**WRITTEN EXERCISE**
Return the listing word for word, as given.

┌────────

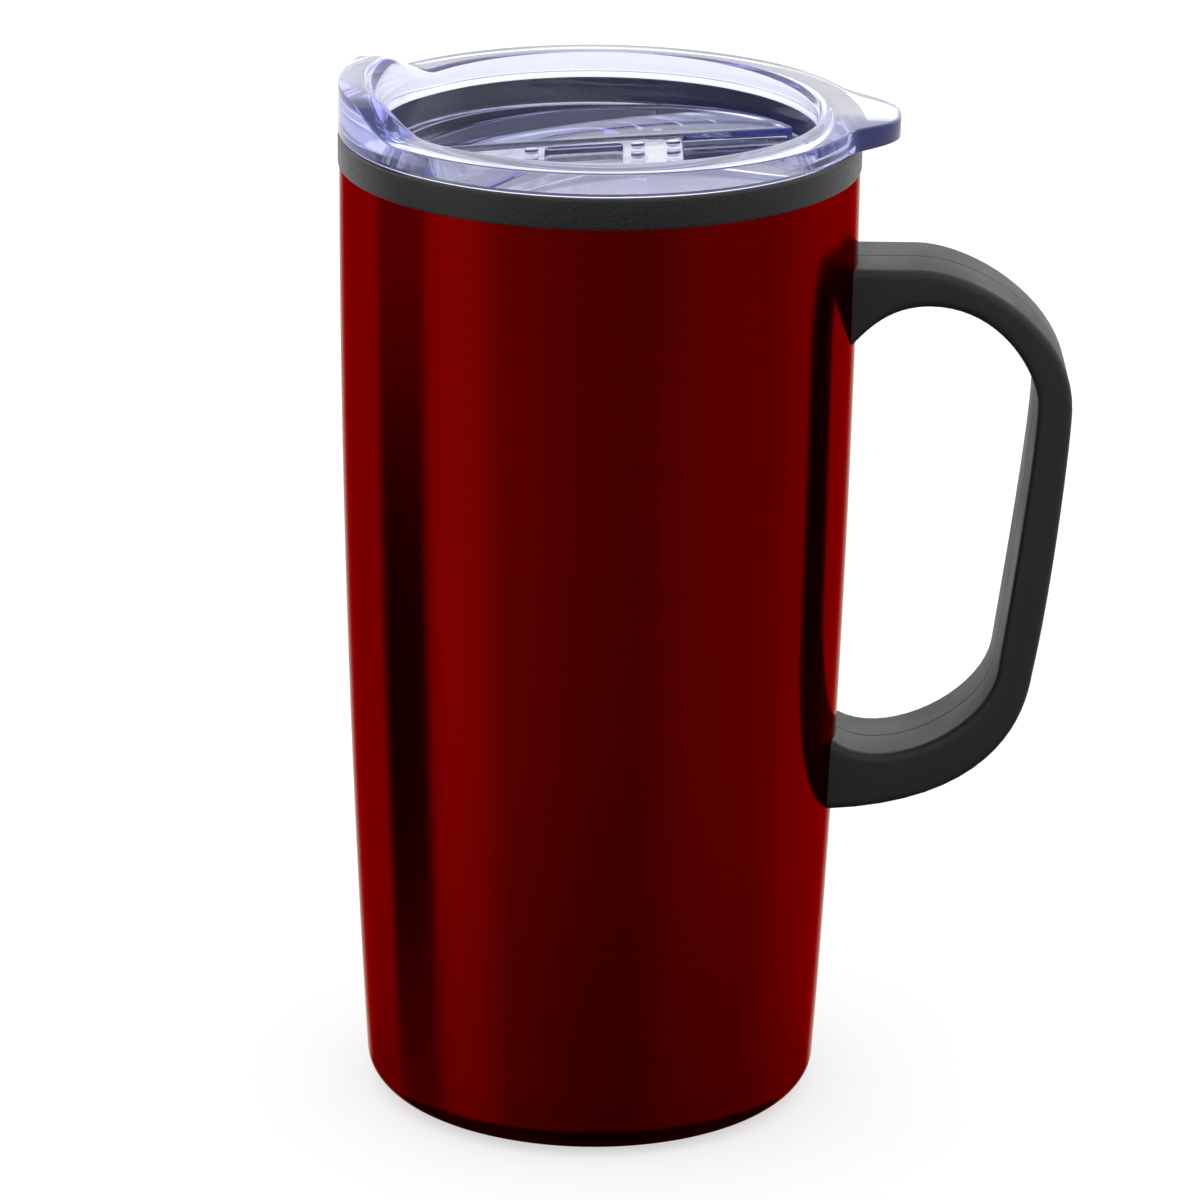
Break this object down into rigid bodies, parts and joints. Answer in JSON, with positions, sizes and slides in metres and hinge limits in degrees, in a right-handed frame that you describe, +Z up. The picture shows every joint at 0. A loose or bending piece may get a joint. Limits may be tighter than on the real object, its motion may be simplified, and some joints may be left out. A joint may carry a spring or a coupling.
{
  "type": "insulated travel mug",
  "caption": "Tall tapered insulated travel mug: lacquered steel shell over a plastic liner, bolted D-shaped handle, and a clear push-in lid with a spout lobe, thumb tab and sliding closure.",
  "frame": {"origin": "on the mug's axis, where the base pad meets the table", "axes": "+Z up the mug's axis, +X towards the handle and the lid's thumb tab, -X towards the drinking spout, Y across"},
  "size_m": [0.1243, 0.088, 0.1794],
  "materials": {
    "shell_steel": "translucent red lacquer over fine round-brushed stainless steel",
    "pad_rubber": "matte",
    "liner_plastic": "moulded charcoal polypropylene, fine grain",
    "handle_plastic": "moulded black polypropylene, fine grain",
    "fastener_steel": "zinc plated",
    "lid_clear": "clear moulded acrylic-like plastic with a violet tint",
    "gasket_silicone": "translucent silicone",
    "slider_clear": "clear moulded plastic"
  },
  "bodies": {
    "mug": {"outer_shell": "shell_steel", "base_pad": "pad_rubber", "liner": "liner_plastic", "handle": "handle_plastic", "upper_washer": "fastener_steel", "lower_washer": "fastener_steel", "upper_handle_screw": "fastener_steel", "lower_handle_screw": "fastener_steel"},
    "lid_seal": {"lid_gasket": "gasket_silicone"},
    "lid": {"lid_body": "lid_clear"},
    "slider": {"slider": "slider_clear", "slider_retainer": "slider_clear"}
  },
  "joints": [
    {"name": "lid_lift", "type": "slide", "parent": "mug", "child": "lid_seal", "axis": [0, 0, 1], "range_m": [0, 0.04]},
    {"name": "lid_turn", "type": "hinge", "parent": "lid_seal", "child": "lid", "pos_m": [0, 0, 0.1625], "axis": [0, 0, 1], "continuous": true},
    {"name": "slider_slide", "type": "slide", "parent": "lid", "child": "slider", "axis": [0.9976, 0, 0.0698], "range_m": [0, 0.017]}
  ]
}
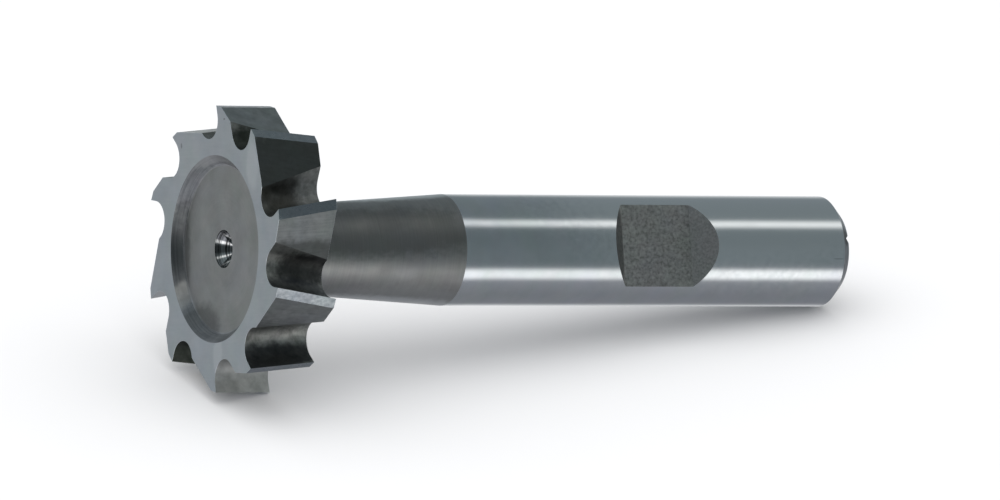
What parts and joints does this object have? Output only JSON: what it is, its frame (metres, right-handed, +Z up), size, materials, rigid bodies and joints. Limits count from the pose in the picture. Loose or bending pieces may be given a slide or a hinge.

└────────

**THE RESULT**
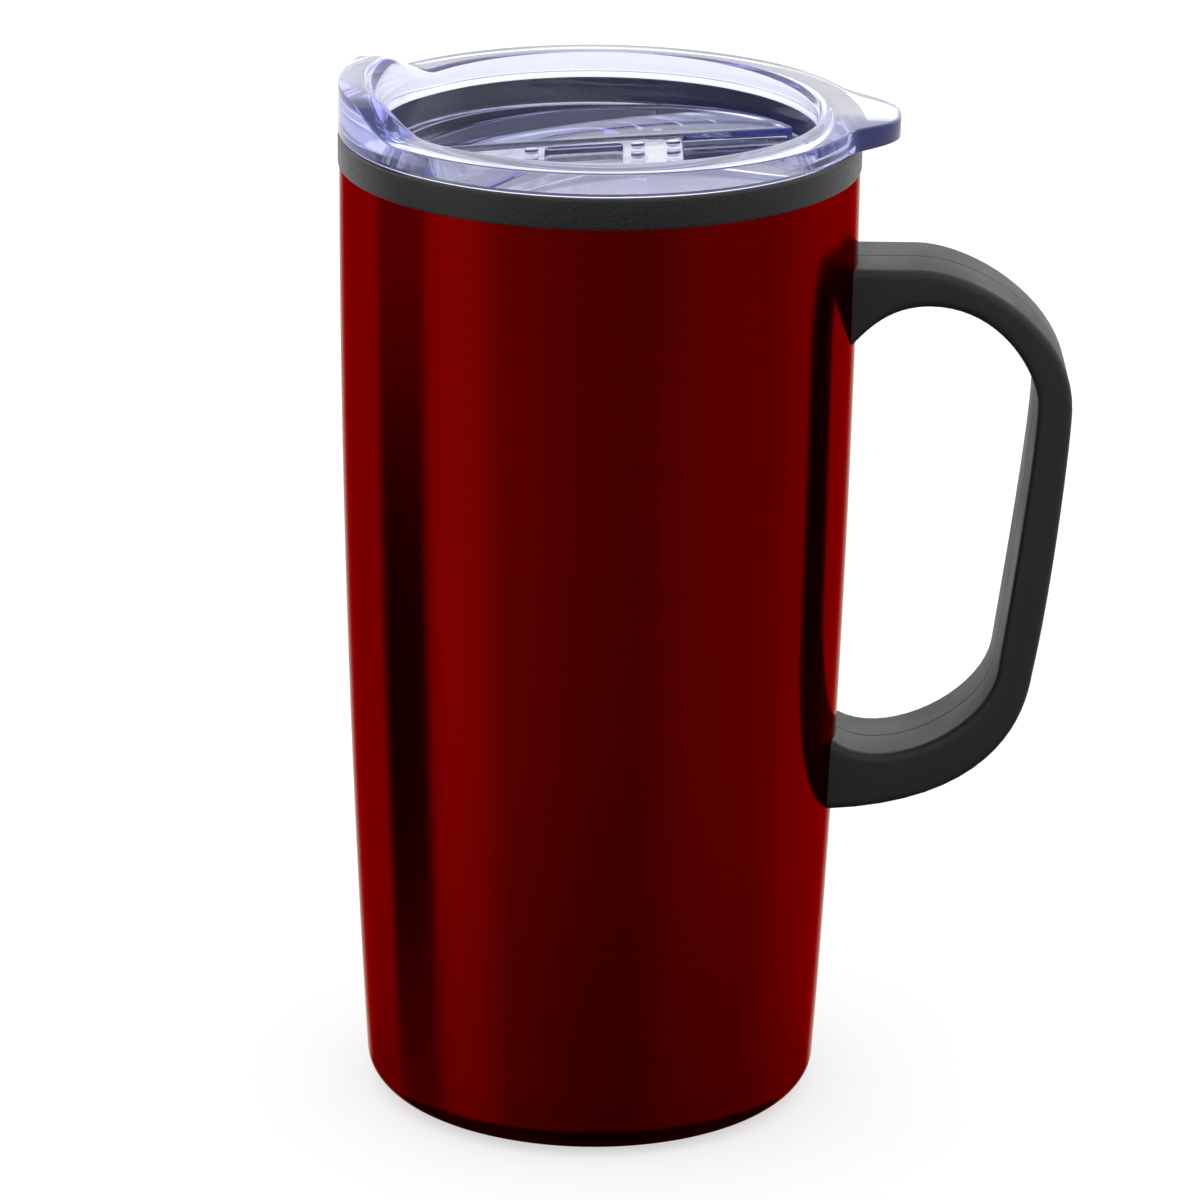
Break this object down into rigid bodies, parts and joints. Answer in JSON, with positions, sizes and slides in metres and hinge limits in degrees, in a right-handed frame that you describe, +Z up. The picture shows every joint at 0. A loose or bending piece may get a joint. Limits may be tighter than on the real object, its motion may be simplified, and some joints may be left out. A joint may carry a spring or a coupling.
{
  "type": "insulated travel mug",
  "caption": "Tall tapered insulated travel mug: lacquered steel shell over a plastic liner, bolted D-shaped handle, and a clear push-in lid with a spout lobe, thumb tab and sliding closure.",
  "frame": {"origin": "on the mug's axis, where the base pad meets the table", "axes": "+Z up the mug's axis, +X towards the handle and the lid's thumb tab, -X towards the drinking spout, Y across"},
  "size_m": [0.1243, 0.088, 0.1794],
  "materials": {
    "shell_steel": "translucent red lacquer over fine round-brushed stainless steel",
    "pad_rubber": "matte",
    "liner_plastic": "moulded charcoal polypropylene, fine grain",
    "handle_plastic": "moulded black polypropylene, fine grain",
    "fastener_steel": "zinc plated",
    "lid_clear": "clear moulded acrylic-like plastic with a violet tint",
    "gasket_silicone": "translucent silicone",
    "slider_clear": "clear moulded plastic"
  },
  "bodies": {
    "mug": {"outer_shell": "shell_steel", "base_pad": "pad_rubber", "liner": "liner_plastic", "handle": "handle_plastic", "upper_washer": "fastener_steel", "lower_washer": "fastener_steel", "upper_handle_screw": "fastener_steel", "lower_handle_screw": "fastener_steel"},
    "lid_seal": {"lid_gasket": "gasket_silicone"},
    "lid": {"lid_body": "lid_clear"},
    "slider": {"slider": "slider_clear", "slider_retainer": "slider_clear"}
  },
  "joints": [
    {"name": "lid_lift", "type": "slide", "parent": "mug", "child": "lid_seal", "axis": [0, 0, 1], "range_m": [0, 0.04]},
    {"name": "lid_turn", "type": "hinge", "parent": "lid_seal", "child": "lid", "pos_m": [0, 0, 0.1625], "axis": [0, 0, 1], "continuous": true},
    {"name": "slider_slide", "type": "slide", "parent": "lid", "child": "slider", "axis": [0.9976, 0, 0.0698], "range_m": [0, 0.017]}
  ]
}
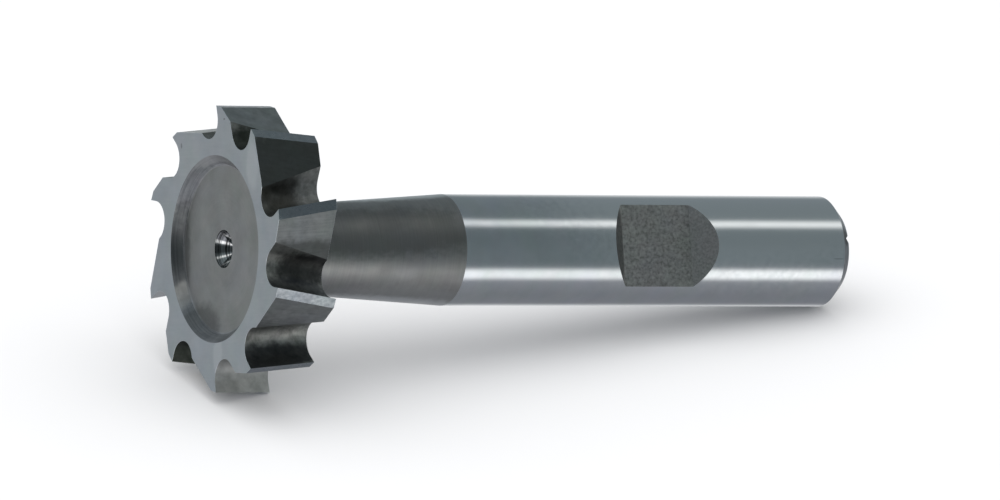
What parts and joints does this object have? Output only JSON: what it is, its frame (metres, right-handed, +Z up), size, materials, rigid bodies and joints. Limits count from the pose in the picture. Loose or bending pieces may be given a slide or a hinge.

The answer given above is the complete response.